C. Through counsel, Manuel knowingly waived his right to be heard at the first seventy-two hour hearing in 1996. He does not contend otherwise. At that juncture, the parties had agreed by stipulation that custody of him and his sister should be awarded to the maternal great aunt. In November, 1997, however, when that custody arrangement was terminated by an emergency order of the court, Manuel had the right to be heard anew as to who should now become his legal custodian. The circumstances in December, 1997, were obviously much different than they were when the stipulation was signed in 1996, and
those new circumstances could hardly have been foreseen. We have previously held that the "intent to give up a known right is necessary for waiver . . . ." Cities Serv. Oil Co. v. Board of Appeals of Bedford, 338 Mass. 719 , 725 (1959), and cases cited. Even in the case of a waiver of nonconstitutional, civil procedural rights, some present act or omission, or a prior agreement to waive, is required. See Spence v. Reeder, 382 Mass. 398 , 413 (1981). It would be inconsistent with these principles to say that a waiver made in 1996, induced by the then-existing circumstances, would be effective in 1997 to bar a new hearing precipitated by a change in those very circumstances. We conclude, therefore, that Manuel's waiver of his right to be heard at the first seventy-two hour hearing did not foreclose his right to be heard at the second seventy-two hour hearing.
Whenever a child's legal custodian is to be changed pursuant to G. L. c. 119, s. 24, as occurred here, the parties, including the child, have the right to be heard and to have the judge consider their nominations of possible legal custodians for the child. As we instructed in our order issued October 15, 1998, the matter has been remanded to the District Court where a s. 24 temporary custody hearing was to be held forthwith. The matter should then proceed expeditiously toward final adjudication.
[Note 1] The name is fictitious. Manuel's older half-sister, Roberta (a pseudonym), has been named along with Manuel on the care and protection petition, which is still pending in the District Court. Roberta has filed an amicus brief opposing Manuel's request for relief.
[Note 2] Supreme Judicial Court Rule 2:21 (2), 421 Mass. 1303 (1995), provides in part: "[T]he appellant must set forth the reasons why review of the trial court decision cannot adequately be obtained on appeal from any final adverse judgment in the trial court or by other available means."
[Note 3] The order read as follows: "At oral argument in this matter on October 9, 1998, the Department of Social Services conceded that all parties have a right to be heard when a child's custody is to be changed pursuant to s. 24 of c. 119, which was the case here when the department removed the children from the custody of the maternal aunt in December, 1997. While there may have been some confusion below as to the label attached to the child's and the father's request for consideration of the paternal grandparents as custodians at that time and as to which section of c. 119 the request was based on, it should now be treated nunc pro tunc as a request for a custody hearing, rather than as a placement hearing, and, if possible, such a hearing should be held forthwith.

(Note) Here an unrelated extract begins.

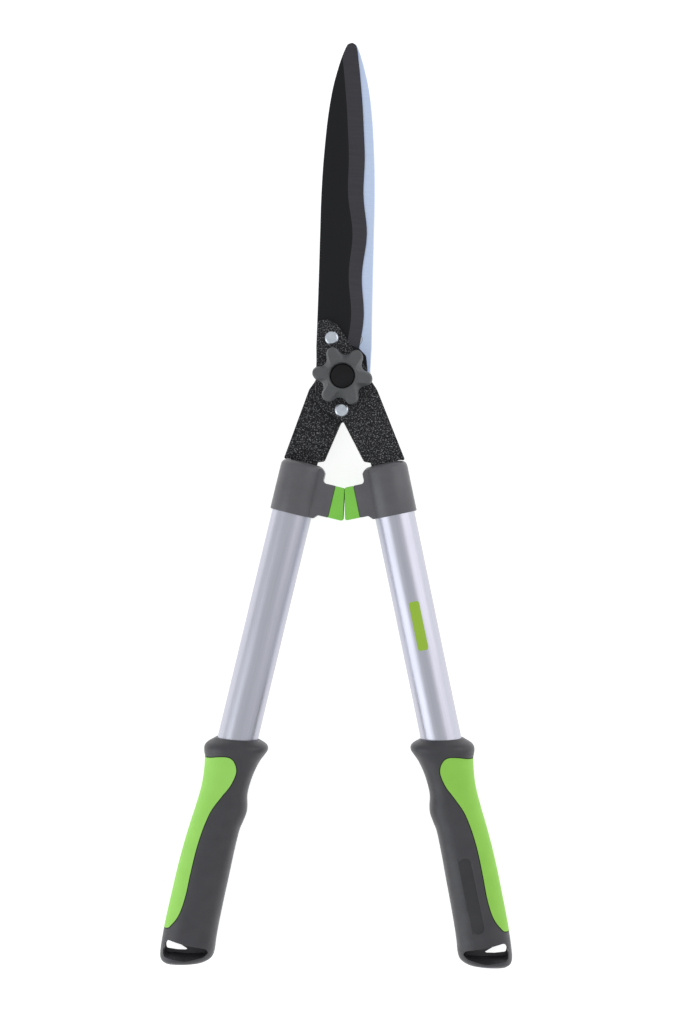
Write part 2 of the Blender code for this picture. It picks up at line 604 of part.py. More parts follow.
def lobe_steps():
    """(turn, share) round the knob, share running from 0 in a valley to 1 at a lobe's tip.

    The outline is a round arc over each lobe and a hollow one through each valley.
    """
    lobe = KNOB_LOBE_RADIUS - KNOB_LOBE_ROUND
    valley = KNOB_VALLEY_RADIUS + KNOB_VALLEY_ROUND
    half = math.pi / KNOB_LOBES
    valley_x, valley_y = valley * math.cos(half), valley * math.sin(half)
    lean = math.atan2(valley_y, valley_x - lobe)
    points = [(lobe + KNOB_LOBE_ROUND * math.cos(a), KNOB_LOBE_ROUND * math.sin(a))
              for a in np.linspace(-lean, lean, 5)]
    points += [(valley_x + KNOB_VALLEY_ROUND * math.cos(a), valley_y + KNOB_VALLEY_ROUND * math.sin(a))
               for a in np.linspace(math.pi + lean, math.pi + 2 * half - lean, 5)[1:-1]]
    steps = []
    for number in range(KNOB_LOBES):
        for x, y in points:
            share = (math.hypot(x, y) - KNOB_VALLEY_RADIUS) / (KNOB_LOBE_RADIUS - KNOB_VALLEY_RADIUS)
            steps.append((math.atan2(y, x) + 2 * half * number, share))
    return steps


def lobed(radius_out, radius_in, height):
    """A ring of points with the knob's lobes."""
    ring = []
    for turn, share in lobe_steps():
        radius = radius_in + (radius_out - radius_in) * share
        ring.append((radius * math.cos(turn), radius * math.sin(turn), height))
    return ring


def knob_mesh():
    """The moulded knob: skirt over the washers, lobes, dished top, nut pocket below."""
    out, valley, skirt, cap = (KNOB_LOBE_RADIUS, KNOB_VALLEY_RADIUS, KNOB_SKIRT_RADIUS,
                               KNOB_CAP_RADIUS)
    edge = KNOB_EDGE
    rings = [lobed(skirt, skirt, KNOB_LOW), lobed(skirt, skirt, LOBE_LOW),
             lobed(out - edge / 2, valley - 0.2 * MM, LOBE_LOW + 0.2 * MM),
             lobed(out, valley, LOBE_LOW + edge),
             lobed(out, valley, KNOB_TOP - 3 * edge),
             lobed(out - edge / 2, (valley + KNOB_SCOOP_RADIUS) / 2, KNOB_TOP - edge),
             lobed(out - edge, KNOB_SCOOP_RADIUS + 0.2 * MM, KNOB_TOP - 0.4 * MM),
             lobed(cap + 1.2 * MM, cap + 1.2 * MM, KNOB_TOP),
             lobed(cap + 0.4 * MM, cap + 0.4 * MM, KNOB_TOP - 0.2 * MM)]
    mesh = loft(rings)
    washers = THRUST_WASHER_RADIUS + SEAT_GAP
    under = KNOB_LOW - MM
    web_low = NUT_TOP + SEAT_GAP
    web_high = CAP_LOW - FACE_GAP
    tools = [turned([(washers, under), (washers, KNOB_SEAT)]),
             prism(hexagon(NUT_ACROSS_FLATS + 2 * SEAT_GAP), KNOB_SEAT - MM, web_low),
             turned([(cap + SEAT_GAP, web_high), (cap + SEAT_GAP, KNOB_TOP + MM)]),
             turned([(BOLT_RADIUS + 2 * RUNNING_GAP, web_low - MM),
                     (BOLT_RADIUS + 2 * RUNNING_GAP, web_high + MM)])]
    return cut(mesh, *tools)


def cap_mesh():
    cap = KNOB_CAP_RADIUS
    top = CAP_LOW + KNOB_CAP_THICKNESS
    return turned([(cap, CAP_LOW), (cap, top - 0.4 * MM), (cap - 0.4 * MM, top)])


# --- assembly ---------------------------------------------------------------------------

def add_half(empty, which, side, finishes, shared):
    """All that one half holds: which is front or rear, side is the handle's side."""
    sign = 1 if which == "front" else -1
    shift = sign * HANDLE_SHIFT
    add_piece(f"{which}_blade", blade_mesh(sign * BLADE_LEAN), finishes["blade"], empty)
    add_piece(f"{which}_tang", tang_mesh(which == "rear", shift), finishes["tang"], empty)
    for place in RIVETS:
        add_piece(f"{which}_{place}_rivet", shared[f"{place}_rivet"], finishes["zinc"], empty)
    c, s = math.cos(HANDLE_ANGLE), math.sin(HANDLE_ANGLE)
    frame = Matrix(((c, 0, s, HANDLE_OFFSET + shift), (s, 0, -c, 0), (0, 1, 0, 0), (0, 0, 0, 1)))
    axis = add_empty(f"{side}_handle_axis", empty, frame)
    for piece, finish in (("tube", "anodised"), ("collar", "plastic"), ("buffer", "green"),
                          ("tang_liner", "plastic"), ("tang_pin", "zinc"),
                          ("grip", "plastic"), ("grip_insert", "green")):
        placed = add_piece(f"{side}_{piece}", shared[piece], finishes[finish], axis)
        if piece.startswith("grip"):
            placed.location.z = -sign * GRIP_STAGGER


def add_pivot(empty, finishes):
    add_piece("pivot_bolt", bolt_mesh(), finishes["zinc"], empty)
    add_piece("thrust_washer", washer_mesh(THRUST_WASHER_RADIUS, THRUST_LOW,
                                           THRUST_WASHER_THICKNESS), finishes["cap"], empty)
    add_piece("wave_washer", washer_mesh(WAVE_WASHER_RADIUS, WAVE_LOW,
                                         WAVE_WASHER_THICKNESS), finishes["zinc"], empty)
    add_piece("flat_washer", washer_mesh(FLAT_WASHER_RADIUS, FLAT_LOW,
                                         FLAT_WASHER_THICKNESS), finishes["zinc"], empty)
    axis = add_empty("knob_axis", empty, Matrix.Rotation(KNOB_TURN, 4, "Z"))
    add_piece("knob", knob_mesh(), finishes["knob"], axis)
    add_piece("knob_nut", nut_mesh(), finishes["zinc"], axis)
    add_piece("knob_cap", cap_mesh(), finishes["cap"], axis)


def stand_on_origin(root):
    """Moves the whole assembly so that its footprint's middle, at ground level, is the origin."""
    bpy.context.view_layer.update()
    pieces = [obj for obj in bpy.data.objects if obj.type == "MESH"]
    corners = np.array([obj.matrix_world @ vertex.co for obj in pieces
                        for vertex in obj.data.vertices])
    low, high = corners.min(axis=0), corners.max(axis=0)
    root.location = (-(low[0] + high[0]) / 2, -(low[1] + high[1]) / 2, -low[2])
    bpy.context.view_layer.update()


def main():
    clear_scene()
    finishes = {
        "blade": material("black_coated_steel", (0.018, 0.019, 0.022), 0.35, 0.6),
        "tang": material("hammered_black", (0.03, 0.03, 0.033), 0.5, 0.2),
        "zinc": material("zinc_plated_steel", (0.45, 0.47, 0.52), 0.3, 1.0),
        "anodised": material("satin_aluminium", (0.62, 0.64, 0.7), 0.35, 1.0),
        "plastic": material("dark_grey_plastic", (0.055, 0.053, 0.058), 0.55),
        "green": material("lime_green_rubber", (0.22, 0.58, 0.08), 0.6),
        "knob": material("grey_knob_plastic", (0.075, 0.084, 0.09), 0.5),
        "cap": material("black_plastic", (0.012, 0.012, 0.014), 0.5),
    }
    shared = {"tube": tube_mesh(), "collar": collar_mesh(), "buffer": buffer_mesh(),
              "tang_liner": liner_mesh(),
              "tang_pin": cross_pin(PIN_RADIUS, TUBE_RADIUS - SEAT_GAP),
              "grip": grip_mesh(), "grip_insert": insert_mesh()}
    shared.update({f"{name}_rivet": rivet_shape(place) for name, place in RIVETS.items()})
    root = add_empty("shears")
    rear = add_empty("rear_half", root, Matrix.Rotation(math.pi, 4, "Y"))
    front = add_empty("front_half", root)
    pivot = add_empty("pivot_axis", root)
    add_half(front, "front", "right", finishes, shared)
    add_half(rear, "rear", "left", finishes, shared)
    add_pivot(pivot, finishes)
    stand_on_origin(root)


main()
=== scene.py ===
"""Finished hedge shears: coated wavy blades, hammered tangs, satin tubes and moulded grips.

The pieces are made in the order in which the tool is put together. Lengths are in
millimetres, made into metres with MM, and angles in degrees, made into radians.
"""

import json
import math

import bmesh
import bpy
import numpy as np
from mathutils import Matrix, Vector


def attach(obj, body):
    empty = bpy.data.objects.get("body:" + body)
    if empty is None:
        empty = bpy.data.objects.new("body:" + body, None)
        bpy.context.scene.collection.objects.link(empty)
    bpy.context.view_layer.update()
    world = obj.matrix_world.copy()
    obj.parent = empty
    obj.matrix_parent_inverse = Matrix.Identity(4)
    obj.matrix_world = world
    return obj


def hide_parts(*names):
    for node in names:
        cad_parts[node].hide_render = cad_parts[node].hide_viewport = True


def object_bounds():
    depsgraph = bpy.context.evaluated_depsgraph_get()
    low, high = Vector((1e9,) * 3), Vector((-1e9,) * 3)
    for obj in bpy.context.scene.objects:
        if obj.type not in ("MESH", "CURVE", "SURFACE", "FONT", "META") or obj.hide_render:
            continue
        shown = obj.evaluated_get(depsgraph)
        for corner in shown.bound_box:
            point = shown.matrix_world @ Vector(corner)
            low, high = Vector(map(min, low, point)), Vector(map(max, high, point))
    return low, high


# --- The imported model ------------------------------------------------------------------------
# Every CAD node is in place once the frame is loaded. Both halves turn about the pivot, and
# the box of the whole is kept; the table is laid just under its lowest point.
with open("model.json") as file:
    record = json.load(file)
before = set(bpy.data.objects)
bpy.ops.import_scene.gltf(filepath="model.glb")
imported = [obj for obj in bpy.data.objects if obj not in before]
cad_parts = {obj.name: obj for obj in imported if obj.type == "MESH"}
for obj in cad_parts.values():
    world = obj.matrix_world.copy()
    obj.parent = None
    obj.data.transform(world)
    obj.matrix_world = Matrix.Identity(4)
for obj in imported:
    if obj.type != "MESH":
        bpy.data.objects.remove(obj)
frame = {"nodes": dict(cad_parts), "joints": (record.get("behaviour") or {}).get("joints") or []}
cad_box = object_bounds()
MM = 0.001
pivot = Vector(next(joint["pos_m"] for joint in frame["joints"] if joint["name"] == "blade_pivot"))

# --- Table, lights and camera ----------------------------------------------------------------
# The shears lie on a white light table between two softboxes: a cool, brighter one by the left
# grip and a warmer one by the tips on the right. The camera hangs over the middle of the tool.
TABLE_HALF = 6.0                # metres from the table's middle to its edges
TABLE_DROP = 0.3 * MM           # below the tool's lowest point
TABLE_GLOW = 0.79
ROOM_LIGHT = 0.70
CAMERA_HEIGHT = 1400 * MM
CAMERA_ASIDE = 46 * MM          # to the right of the tool's middle
CAMERA_ROLL = math.radians(0.925)
CAMERA_LENS = 75.77
VIEW_DOWN = 87.4 * MM           # from the pivot to the middle of the view, down the tool
VIEW_LEFT = 1.13 * MM


def new_finish(name, roughness, metallic=0.0, specular=0.5):
    """A material whose even values are set; the piece that needs it adds its texture nodes."""
    made = bpy.data.materials.new(name)
    made.use_nodes = True
    shader = made.node_tree.nodes["Principled BSDF"]
    shader.inputs["Roughness"].default_value = roughness
    shader.inputs["Metallic"].default_value = metallic
    shader.inputs["Specular IOR Level"].default_value = specular
    return made


def grain(made, size, stretch=(1, 1, 1), detail=3.0):
    """Noise fixed to the piece: size is one cell in metres, made longer by stretch."""
    nodes, links = made.node_tree.nodes, made.node_tree.links
    place = nodes.new("ShaderNodeTexCoord")
    spread = nodes.new("ShaderNodeMapping")
    spread.inputs["Scale"].default_value = [1 / share for share in stretch]
    noise = nodes.new("ShaderNodeTexNoise")
    noise.inputs["Scale"].default_value = 1 / size
    noise.inputs["Detail"].default_value = detail
    links.new(place.outputs["Object"], spread.inputs["Vector"])
    links.new(spread.outputs["Vector"], noise.inputs["Vector"])
    return noise.outputs["Fac"]


def colour_from(made, factor, *stops):
    """Base colour from a texture: each stop is the factor and the colour it gives."""
    ramp = made.node_tree.nodes.new("ShaderNodeValToRGB")
    while len(ramp.color_ramp.elements) < len(stops):
        ramp.color_ramp.elements.new(1.0)
    for element, (place, colour) in zip(ramp.color_ramp.elements, stops):
        element.position = place
        element.color = (*colour, 1.0)
    shader = made.node_tree.nodes["Principled BSDF"]
    made.node_tree.links.new(factor, ramp.inputs["Fac"])
    made.node_tree.links.new(ramp.outputs["Color"], shader.inputs["Base Color"])
    return ramp.outputs["Color"]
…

"Because an adjudicatory hearing on permanent custody is scheduled within the next several weeks and a custody hearing under s. 24 may be difficult to schedule before the hearing on permanent custody commences, the court should in any event move as quickly as possible to resolve final custody pursuant to G. L. c. 119, s. 26. Once that hearing begins the case should be heard from day to day to final conclusion. If, for any reason, the hearing on permanent custody does not go forward in November, then an parties should be given a full opportunity to propose placement options and nominate custodians in a s. 24 hearing which shall then be held forthwith.
"Opinion or opinions to follow."
[Note 4] Section 24 states that at the seventy-two hour hearing the court "shall determine whether such temporary custody should continue until a hearing on the merits of the petition for care and protection is concluded before said court" (emphasis added). G. L. c. 119, s. 24.
[Note 5] See part III, C, infra, for further discussion of this point.
[Note 6] The ex parte emergency hearing took place on or about November 14, 1997, when the children were removed from Mrs. V's home. Emergency orders transferring legal custody of the children to the department were issued pursuant to G. L. c. 119, s. 24.
[Note 7] The relevant sentences of s. 24 are as follows:
"Said transfer of custody [by an emergency order] shall be for a period not exceeding seventy-two hours, except that upon the entry of said order, notice shall be given to either or both parents, . . . or other custodian, to appear before said court. The court at this time shall determine whether such temporary custody should continue until a hearing on the merits [under s. 26] ... is concluded before said court."
Section 25 provides in key part: "[S]aid petition may be continued to a time fixed for hearing, and the court may allow the child to be placed in the care of some suitable person or licensed agency providing foster care for children or the child may be committed to the custody of the department, pending a hearing [under s. 261 on said petition [adjudicating the merits]."
[Note 8] We recognize that unfortunately this hearing frequently occurs later than the seventy-two hours prescribed in the statute, owing, for example, to scheduling difficulties in the court or to the parties' agreement to delay the hearing.
[Note 9] The motion read that the child "hereby moves [the court] to allow a M.G.L. c. 119, s. 25, hearing in order that the paternal grandparents may be considered as custodian for [the child]" (emphasis supplied).
[Note 10] Sections 24, 25, and 26 all confer on the judge the same general discretionary powers consistent with the child's best interest to award custody or care of the child to the department, to another licensed child care agency, or to "any individual who, after study by a probation officer or other person or agency designated by the court, is found by the court to be qualified to give care to the child." G. L. c. 119, s. 26 (2) (i).
[Note 11] This is one of the custodial alternatives provided under s. 24.
[Note 12] Section 24, sixth sentence, requires notice of the seventy-two hour hearing "to either or both parents, guardian with care and custody, or other custodian."